Booth Id:
CHEM066
Category:
Chemistry
Year:
2024
Finalist Names:
Wei, Nathan (School: F. W. Buchholz High School)
Abstract:
The development of durable and sustainable plastics is essential for the advancement of our society. Ultra-high Molecular Weight (UHMW) polymers are highly attractive due to the extreme durability and material properties granted by increased polymer entanglements. Previously, I conducted the first well-controlled, photoiniferter-mediated polymerization of UHMW polystyrene homopolymers up to 2.0 x 10^6 g/mol, and subsequently showed facile post-functionalization via nucleophilic aromatic substitution. In this project, I performed a quantitative modification of my polymer with dodecanethiol through a thiol-para-fluoro "click" reaction, yielding a rare and novel thermoplastic elastomer from a polystyrene homopolymer. Rheological analysis of this polymer showed properties unique to thermoset plastics, which are unrecyclable due to the covalent crosslinks between polymer chains. Despite the clear lack of covalent linking in my polymer, it exhibited similar behavior, suggesting that it could be used as a reprocessable alternative to these thermosets.
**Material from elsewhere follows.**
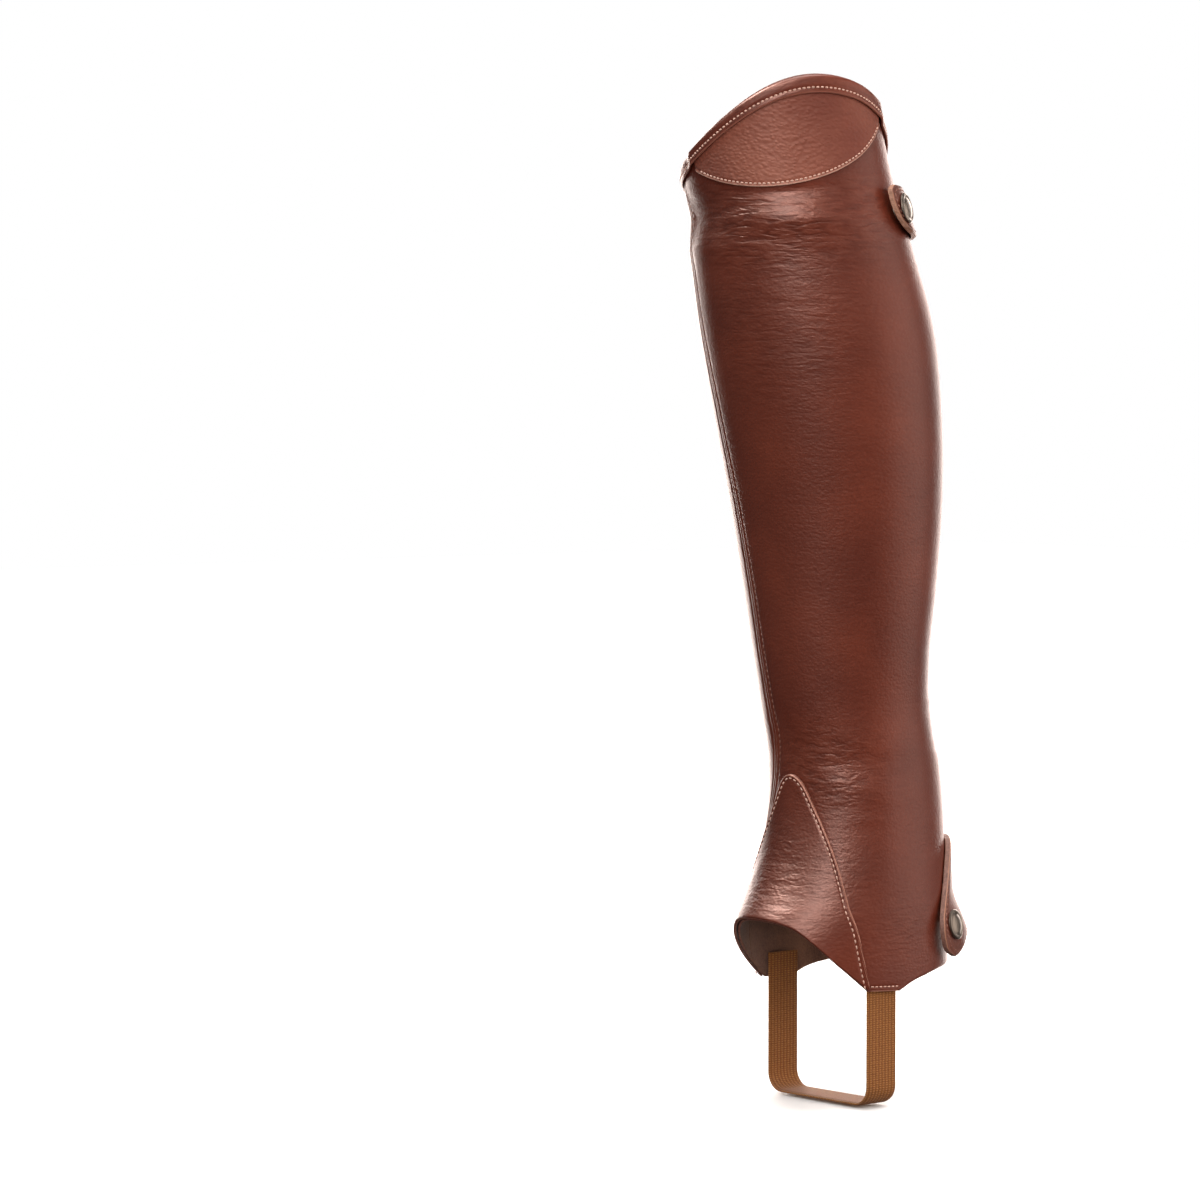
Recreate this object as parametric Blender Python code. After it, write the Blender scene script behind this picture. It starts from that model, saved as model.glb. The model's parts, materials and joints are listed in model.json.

Via aminolysis of RAFT-mediated poly(butyl acrylate) (pBA) and "grafting-to," I access ultra-long brush copolymers, which dramatically increase the viscoelasticity of the resulting pBA mixture. My findings illustrate my polymers viability as a template for further modifications to tune its physical properties in order to access advanced architectures and extremely desirable materials. Finally, I show that my initial polymerization can be extended to bio-based styrenic monomers for the production of more sustainable, bio-based UHMW polymers. These polymers show similar promise as recyclable alternatives to traditionally unrecyclable thermosets, along with remarkable properties such as room temperature shape memory.